Libertarians often cringe when they are casually referred to as a “right of center” movement. They have plenty of reasons to want to avoid being confused with conservatives. Too many conservatives support the reflexive American Empire designs of neoconservatives. For the neocons, American greatness doesn’t mean the Declaration of Independence, it means we can kick the bejeezus out of any nation we choose to. (And they have a long list.)
And too many conservatives support blatant, unconstitutional infringements on our civil liberties, such as the Patriot Act, wherein the executive branch FBI can issue National Security Letters, complete with gag orders, to any American citizen without so much as a wink to the courts. Many even support the idea of killing American citizens on the say‐so of the president with nary a thought to due process. So much for the Constitution.
Further, too many conservatives are too concerned about how other people choose to live their lives. Where does the government get off telling gay Americans they can’t get married? Not to mention demanding to approve heterosexual marriages? Life, liberty, and the pursuit of happiness. Protect that, Congress — and otherwise leave us alone. Please.
And yet, as a sure ‘nuf libertarian, I prefer being grouped with the Right rather than the Left. The reason? Property rights. In general, conservatives have a much higher recognition of the importance of property rights to a free society than do liberals. Free and prosperous societies simply cannot exist without private property rights.
Of course, the Left has pretty much given up any claim to being champions of liberty these days. Speech codes on campus and restrictions of political speech show their disdain for the First Amendment. Double down of troops in Afghanistan? Okay if the president’s a liberal. Then there is the Left’s profound ignorance on how wealth is created. They love to focus on how to alleviate poverty when the answer is wealth creation. Poverty is the natural state of man. Prosperity requires free markets, respect for contracts, and protection of private property. No big secret, but it seems to escape the Left.
So you have the Obama administration trample centuries of business law by denying Chrysler bondholders their contractual right to be first in line for assets sales under bankruptcy, and instead giving those rights to the UAW, which had no such claim. Property rights abused; the difficulty in selling corporate debt increased. The earned income of the rich? We’ll just take it and give it to those who didn’t earn it. Property rights abused; the incentive to create wealth undermined.

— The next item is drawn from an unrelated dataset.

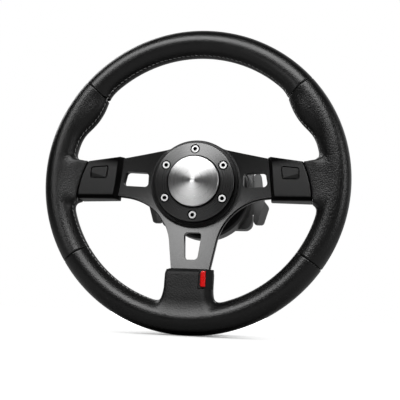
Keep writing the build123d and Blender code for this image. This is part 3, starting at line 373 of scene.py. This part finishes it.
def painted_recess_shade(tree, place, face, colour):
    """Painted shade: colour that turns dull black in what is cut into a flat or conical face round
    the steering axis, standing in for the shade down in those recesses. face is the y at the axis
    and the slope outwards."""
    start, slope = face
    level = put(
        tree,
        "ShaderNodeMath",
        {0: axis_distance(tree, place), 1: slope, 2: start},
        operation="MULTIPLY_ADD",
    )
    split = put(tree, "ShaderNodeSeparateXYZ", {0: place})
    depth = put(
        tree, "ShaderNodeMath", {0: split.outputs["Y"], 1: level.outputs[0]}, operation="SUBTRACT"
    )
    # Painted shade: deeper than the face, the colour turns to #060606.
    cut = put(
        tree,
        "ShaderNodeMapRange",
        {0: depth.outputs[0], 1: 0.15 * MM, 2: 0.4 * MM, 3: 0.0, 4: 1.0},
    )
    recess_shade_colour = put(
        tree,
        "ShaderNodeMix",
        {"Factor": cut.outputs[0], "A": paint(colour), "B": paint("#060606")},
        data_type="RGBA",
    )
    return recess_shade_colour.outputs["Result"]


def moulded(name, colour, roughness, grain=0.5, relief=0.015, face=None, **sockets):
    """Moulded plastic or blasted metal: one colour with the fine even texture of its tool or grit.
    grain and relief are in mm; face is where painted shade turns what is cut into it black."""
    material, tree, shader = blank_material(name, **{"Base Color": paint(colour), **sockets})
    place = put(tree, "ShaderNodeTexCoord").outputs["Object"]
    speck = put(
        tree, "ShaderNodeTexNoise", {"Vector": place, "Scale": 1000 / grain, "Detail": 2.0}
    )
    bump = put(
        tree,
        "ShaderNodeBump",
        {"Height": speck.outputs["Fac"], "Strength": 1.0, "Distance": relief * MM},
    )
    rough = put(
        tree,
        "ShaderNodeMapRange",
        {0: speck.outputs["Fac"], 1: 0.3, 2: 0.7, 3: roughness - 0.04, 4: roughness + 0.04},
    )
    if face:
        # Painted shade: in what is cut into the face, colour and reflection both turn black.
        tree.links.new(painted_recess_shade(tree, place, face, colour), shader.inputs["Base Color"])
        tree.links.new(painted_recess_shade(tree, place, face, "#ffffff"), shader.inputs["Specular Tint"])
    tree.links.new(rough.outputs[0], shader.inputs["Roughness"])
    tree.links.new(bump.outputs[0], shader.inputs["Normal"])
    return material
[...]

Which brings us to the “Occupy Wall Street” movement, a modern‐day Lord of the Flies event. Perhaps you saw the YouTube parody: “What do we want?” “We don’t know!” “When do we want it?” “Now!” Truth be known, President Obama’s political godfather, Saul Alinsky, would have been appalled at Barack’s apparent support for the motley crews that are protesting around the nation. Yes, we hate capitalism, he admonished in his underground revolutionary manifesto, Rules for Radicals, but we should dress nice so they don’t know what we’re up to.
He was even against flag burning, much less defecating on police cars. Anyway, I think it is amusing the way Zuccotti Park “occupiers” had to set up on‐therun rules to deal with, well, less‐than‐clear property rights. One sanitation group leader, according to the Washington Examiner, was quoted as scolding a fellow protester for looking for a sleeping bag: “This isn’t your stuff. You got all this stuff from comfort. It belongs to comfort.”
Where is John Locke when we need him?
As we went to press for this issue of Cato Policy Report, we learned of the passing of our longtime friend, colleague, and chairman, Bill Niskanen. Bill had recently undergone radical heart surgery and initial reports of progress proved illusory. He was a great man, one who did more than anyone else to put the Cato Institute on the map. A former acting chair of Ronald Reagan’s Council of Economic Advisers, Bill was an internationally renowned economist. More importantly, he was a man of unshakeable integrity. One of the things that most endeared Bill to all of us at Cato was when he got fired as chief economist at Ford Motor Company for refusing to endorse their call for import quotas on Japanese automobiles. An extensive remembrance of Bill will be in the next issue of CPR. William A. Niskanen, RIP.